- THE EXERCISE: Reproduce exactly the section that begins at the line containing "# rounded lead-ins, and" and ends at the line containing "bpy.data.objects.remove(obj)", both lines included; omit all other lines.

- DATASET CONTENT:
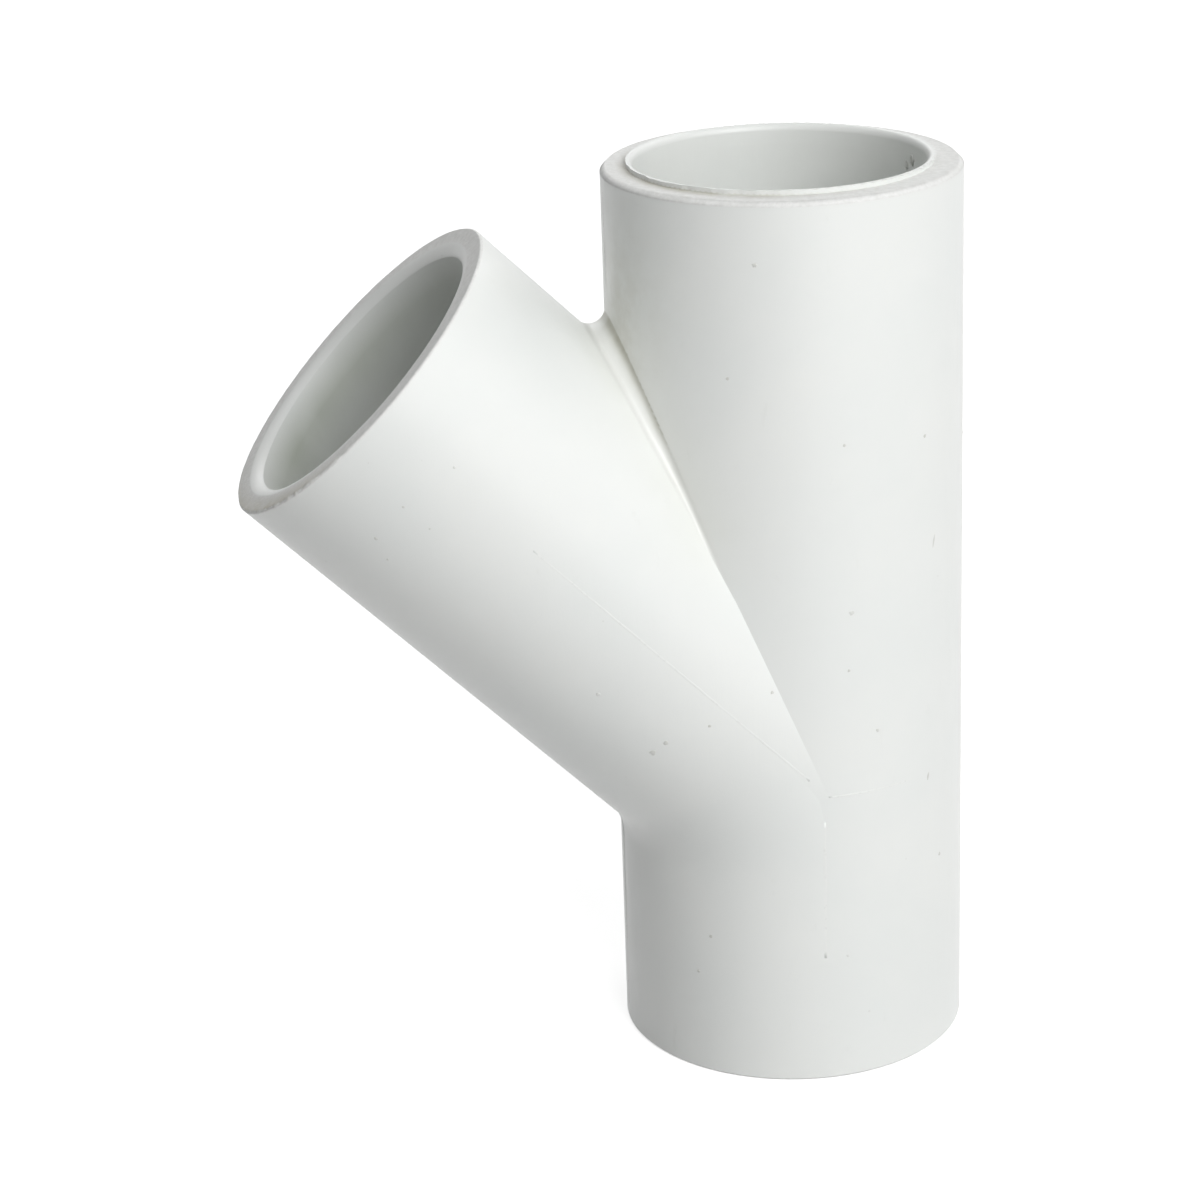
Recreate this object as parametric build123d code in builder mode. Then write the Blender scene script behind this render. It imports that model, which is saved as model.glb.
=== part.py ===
"""Lateral wye fitting for 1 inch plastic pipe: one moulded body with three solvent-weld sockets.

The run stands upright on its lower mouth and the branch leaves it at 45 degrees, up and to -X.
Frame: origin at the centre of the lower end face, +Z up the run, the branch axis in the XZ plane.
All lengths are in millimetres.
"""

import os
from math import cos, radians, sin, tan

from build123d import *

# ---- driving dimensions --------------------------------------------------------------------
pipe_diameter = 33.40  # 1 inch nominal pipe, outside
socket_clearance = 0.05  # radial, between the pipe and the socket wall
socket_depth = 25.4  # how far a pipe goes in before it meets the stop
socket_wall = 4.0  # wall thickness round each socket
waterway_diameter = 26.6  # bore between the stops, the same as the inside of the pipe

branch_angle = 45.0  # degrees between the branch and the upper run
upper_leg = 70.4  # from the crossing of the axes to the upper end face
lower_leg = 36.6  # from the crossing of the axes to the lower end face
branch_leg = 70.4  # from the crossing of the axes to the branch's end face

lead_in_radius = 0.8  # rounding at the mouth of each socket
end_edge_break = 0.3  # bevel round the outside of each end face
lip_height = 0.6  # raised ring left round the upper mouth by the moulding tool
lip_land = 0.25  # flat top of that ring, outside the lead-in
heel_radius = 5.6  # outside bend where the branch's underside runs into the lower leg
crotch_radius = 1.9  # rounding at the bottom of the notch between branch and upper run
crotch_bite = 0.05  # how far that rounding cuts past both walls, so that it meets them cleanly
crotch_fade = 0.3  # how far inside the walls' sides it ends, so that it fades out along the notch
crotch_turn = 75.0  # degrees that it is carried round, each way from the bottom of the notch

# ---- sizes that follow ---------------------------------------------------------------------
socket_radius = pipe_diameter / 2 + socket_clearance
waterway_radius = waterway_diameter / 2
outer_radius = socket_radius + socket_wall
lip_radius = socket_radius + lead_in_radius + lip_land
run_length = lower_leg + upper_leg
half_angle = radians(branch_angle / 2)
same_place = 0.001  # how close two points or radii are when they count as equal

# ---- planes and points: the crossing of the axes, and the three mouths ---------------------
crossing = Vector(0, 0, lower_leg)
branch_direction = Vector(-sin(radians(branch_angle)), 0, cos(radians(branch_angle)))
branch_root = Plane(origin=crossing, x_dir=(0, -1, 0), z_dir=branch_direction)
upper_mouth = Plane.XY.offset(run_length)
lower_mouth = Plane(origin=(0, 0, 0), x_dir=(1, 0, 0), z_dir=(0, 0, -1))
branch_mouth = branch_root.offset(branch_leg)
lip_mouth = upper_mouth.offset(lip_height)


def circles_at(centre, radius):
    """The body's circular edges of this radius round this point."""
    return wye_body.edges().filter_by(
        lambda edge: edge.geom_type == GeomType.CIRCLE
        and abs(edge.radius - radius) < same_place
        and (edge.arc_center - centre).length < same_place
    )


# ---- crotch web: the rounded bottom of the notch between branch and upper run --------------
# Both walls meet on a half ellipse in the plane that halves their angle. The web's section, a
# corner in the walls under a round groove, is turned about the line across that plane, and then
# flattened along Y until the groove follows the half ellipse and fades out inside the walls.
across = Vector(cos(half_angle), 0, sin(half_angle))
outward = Vector(-sin(half_angle), 0, cos(half_angle))
groove_centre = (outer_radius + crotch_radius - crotch_bite) / sin(half_angle)
groove_bottom = groove_centre - crotch_radius
groove_side = crotch_radius * cos(half_angle)
groove_edge = groove_centre - crotch_radius * sin(half_angle)
web_root = (socket_radius + socket_wall / 2) / sin(half_angle)
web_start = outward.rotate(Axis((0, 0, 0), across), crotch_turn)

with BuildPart() as crotch_web:
    with BuildSketch(Plane(origin=crossing, x_dir=across, z_dir=across.cross(web_start))):
        with BuildLine():
            ThreePointArc((groove_side, groove_edge), (0, groove_bottom), (-groove_side, groove_edge))
            Line((-groove_side, groove_edge), (0, web_root))
            Line((0, web_root), (groove_side, groove_edge))
        make_face()
    revolve(axis=Axis(crossing, across), revolution_arc=-2 * crotch_turn)
    scale(by=(1, (outer_radius - crotch_fade) / groove_bottom, 1))

# ---- the moulded body ----------------------------------------------------------------------
with BuildPart() as wye_body:
    # straight run and branch, of the same outside diameter
    with BuildSketch(Plane.XY):
        Circle(outer_radius)
    extrude(amount=run_length)
    with BuildSketch(branch_root):
        Circle(outer_radius)
    extrude(amount=branch_leg)

    # heel: the outside bend is a short elbow, tangent to both walls
    heel_centre = outer_radius + heel_radius
    heel_start = lower_leg - heel_centre * tan(half_angle)
    with BuildSketch(Plane.XY.offset(heel_start)):
        Circle(outer_radius)
    revolve(axis=Axis((-heel_centre, 0, heel_start), (0, -1, 0)), revolution_arc=branch_angle)

    # crotch: the web fills the bottom of the notch
    add(crotch_web.part)

    # raised ring round the upper mouth
    with BuildSketch(upper_mouth):
        Circle(lip_radius)
    extrude(amount=lip_height)

    # sockets and waterways: each mouth is bored to its stop, and on to the crossing
    for mouth, rim, leg in (
        (lip_mouth, lip_height, upper_leg + lower_leg),
        (lower_mouth, 0, lower_leg),
        (branch_mouth, 0, branch_leg),
    ):
        with Locations(mouth):
            CounterBoreHole(
                radius=waterway_radius,
                counter_bore_radius=socket_radius,
                counter_bore_depth=socket_depth + rim,
                depth=leg + rim,
            )

    # rounded lead-ins, and the bevelled outside edges of the end faces
    for mouth in (lip_mouth, lower_mouth, branch_mouth):
        fillet(circles_at(mouth.origin, socket_radius), radius=lead_in_radius)
    for mouth in (upper_mouth, lower_mouth, branch_mouth):
        chamfer(circles_at(mouth.origin, outer_radius), length=end_edge_break)

wye_body.part.label = "wye_body"

os.makedirs("parts", exist_ok=True)
export_step(wye_body.part, "parts/wye_body.step")
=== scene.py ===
"""Looks of a moulded plastic lateral wye fitting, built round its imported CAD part.

The shell starts from the CAD solid's own surface. It is refined until every facet is small and laid
back on the exact cylinders, planes and rounds that the solid is made of. Its mouths and outer edges
are then worn a little, and it is shaded with the surfaces' own normals. Low mould lines and specks
of dirt lie on it.
"""

from math import cos, pi, radians, sin, tan

import bmesh
import bpy
import numpy as np
from mathutils import Matrix, Vector


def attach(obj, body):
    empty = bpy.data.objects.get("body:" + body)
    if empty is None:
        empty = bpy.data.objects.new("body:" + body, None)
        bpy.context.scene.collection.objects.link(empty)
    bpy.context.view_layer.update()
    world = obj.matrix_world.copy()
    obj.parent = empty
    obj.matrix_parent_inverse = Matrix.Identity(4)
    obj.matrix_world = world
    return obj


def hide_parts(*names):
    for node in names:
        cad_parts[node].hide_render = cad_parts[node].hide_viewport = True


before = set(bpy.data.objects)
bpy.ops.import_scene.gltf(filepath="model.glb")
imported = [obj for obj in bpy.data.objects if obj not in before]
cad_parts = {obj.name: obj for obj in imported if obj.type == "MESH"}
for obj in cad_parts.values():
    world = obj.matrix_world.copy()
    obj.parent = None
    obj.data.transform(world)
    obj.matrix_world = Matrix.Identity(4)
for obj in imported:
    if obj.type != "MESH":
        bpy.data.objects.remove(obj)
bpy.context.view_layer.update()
scene = bpy.context.scene

MM = 0.001  # Blender works in metres, and this script's shapes are worked out in millimetres
TINY = 1e-12

# ---- the fitting's sizes, in millimetres, as its CAD source has them ----
OUTER = 20.75  # radius of the run and of the branch
SOCKET = 16.75
WATERWAY = 13.3
LIP = 17.8  # radius of the raised ring round the upper mouth
RUN = 107.0
LIP_TOP = 107.6
CROSS = 36.6  # height of the axes' crossing
BRANCH = 70.4  # from the crossing to the branch's end face
DEPTH = 25.4  # of each socket
ROUND = 0.8  # radius of each lead-in
BREAK = 0.3  # bevel at the end faces
HALF = radians(22.5)  # half the angle between the axes
S45 = sin(radians(45))
HEEL = OUTER + 5.6  # outer radius of the elbow under the branch
HEEL_Z = CROSS - HEEL * tan(HALF)
GROOVE = 1.9  # radius of the rounding in the notch
GROOVE_BITE = 0.05  # how far it cuts past both walls
GROOVE_FADE = 0.3  # how far inside the walls' sides it ends
GROOVE_CENTRE = (OUTER + GROOVE - GROOVE_BITE) / sin(HALF)
GROOVE_FLAT = (OUTER - GROOVE_FADE) / (GROOVE_CENTRE - GROOVE)


# ---- places on and round the two axes ----
def about_run(p):
    """Distance from the run's axis, and height."""
    return np.hypot(p[:, 0], p[:, 1]), p[:, 2]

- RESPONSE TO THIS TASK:
    # rounded lead-ins, and the bevelled outside edges of the end faces
    for mouth in (lip_mouth, lower_mouth, branch_mouth):
        fillet(circles_at(mouth.origin, socket_radius), radius=lead_in_radius)
    for mouth in (upper_mouth, lower_mouth, branch_mouth):
        chamfer(circles_at(mouth.origin, outer_radius), length=end_edge_break)

wye_body.part.label = "wye_body"

os.makedirs("parts", exist_ok=True)
export_step(wye_body.part, "parts/wye_body.step")
=== scene.py ===
"""Looks of a moulded plastic lateral wye fitting, built round its imported CAD part.

The shell starts from the CAD solid's own surface. It is refined until every facet is small and laid
back on the exact cylinders, planes and rounds that the solid is made of. Its mouths and outer edges
are then worn a little, and it is shaded with the surfaces' own normals. Low mould lines and specks
of dirt lie on it.
"""

from math import cos, pi, radians, sin, tan

import bmesh
import bpy
import numpy as np
from mathutils import Matrix, Vector


def attach(obj, body):
    empty = bpy.data.objects.get("body:" + body)
    if empty is None:
        empty = bpy.data.objects.new("body:" + body, None)
        bpy.context.scene.collection.objects.link(empty)
    bpy.context.view_layer.update()
    world = obj.matrix_world.copy()
    obj.parent = empty
    obj.matrix_parent_inverse = Matrix.Identity(4)
    obj.matrix_world = world
    return obj


def hide_parts(*names):
    for node in names:
        cad_parts[node].hide_render = cad_parts[node].hide_viewport = True


before = set(bpy.data.objects)
bpy.ops.import_scene.gltf(filepath="model.glb")
imported = [obj for obj in bpy.data.objects if obj not in before]
cad_parts = {obj.name: obj for obj in imported if obj.type == "MESH"}
for obj in cad_parts.values():
    world = obj.matrix_world.copy()
    obj.parent = None
    obj.data.transform(world)
    obj.matrix_world = Matrix.Identity(4)
for obj in imported:
    if obj.type != "MESH":
        bpy.data.objects.remove(obj)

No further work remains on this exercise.